Il problema non è solo ciò che non è stato ancora implementato ma ciò che, alla luce dei fatti, si può davvero fare.

“Bisogna guardare in faccia alla realtà, al rapporto debito/Pil, ai tagli delle tasse che non sono stati sostanziali, al tempo che servirà perché gli investimenti in infrastrutture funzionino e siano fatti in modo produttivo”.

In questa situazione Whalen guarda con maggiore interesse ai corporate bond (anche high yield) e agli Emergenti. Con un duplice obiettivo: “Da un lato essere difensivi e dall’altro cercare di ottenere un rendimento. La fase attuale è complicata, anche perché la fine del ciclo del credito potrebbe durare più a lungo del previsto. Per questo bisogna cercare di allocare parte degli asset in obbligazioni di alta qualità, che rendano più dei Treasury ma che allo stesso tempo subiscano lo stesso tipo di declino dei prezzi che interessa i bond societari nell’eventualità in cui si verifichi un deleveraging”.

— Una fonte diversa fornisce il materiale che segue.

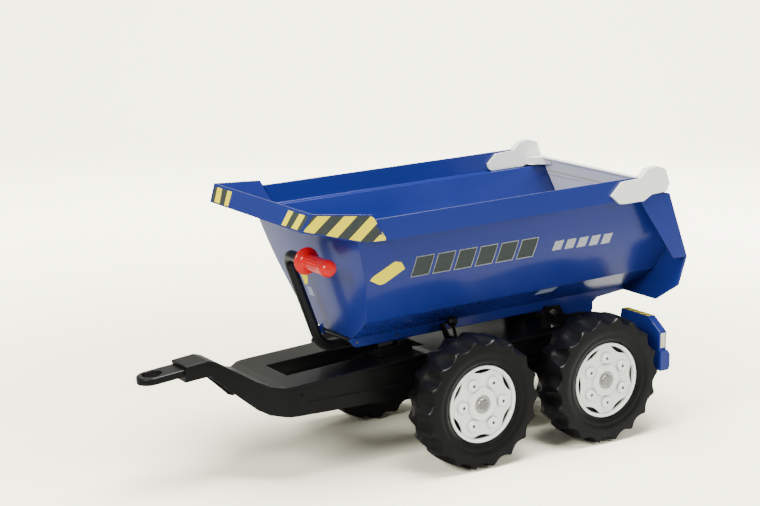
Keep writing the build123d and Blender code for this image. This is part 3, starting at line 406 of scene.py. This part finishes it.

Inversione di marcia per il dollaro?

Il dollaro è stato sostenuto dall’inasprimento della politica monetaria Usa– spiega Wade di Schroders – in una fase in cui le altre banche centrali stanno mantenendo un atteggiamento accomodante. Quindi sembrano che ulteriori rialzi della Fed possano supportare la moneta e fornire la base per ulteriori apprezzamenti, andando contro i desideri del presidente Trump per una valuta più debole. Tuttavia nei precedenti cicli di inasprimento della Fed il dollaro in media si è leggermente indebolito o è rimasto laterale dopo che il Fomc ha iniziato ad alzare i tassi. Lo stesso sembra avvenire oggi”.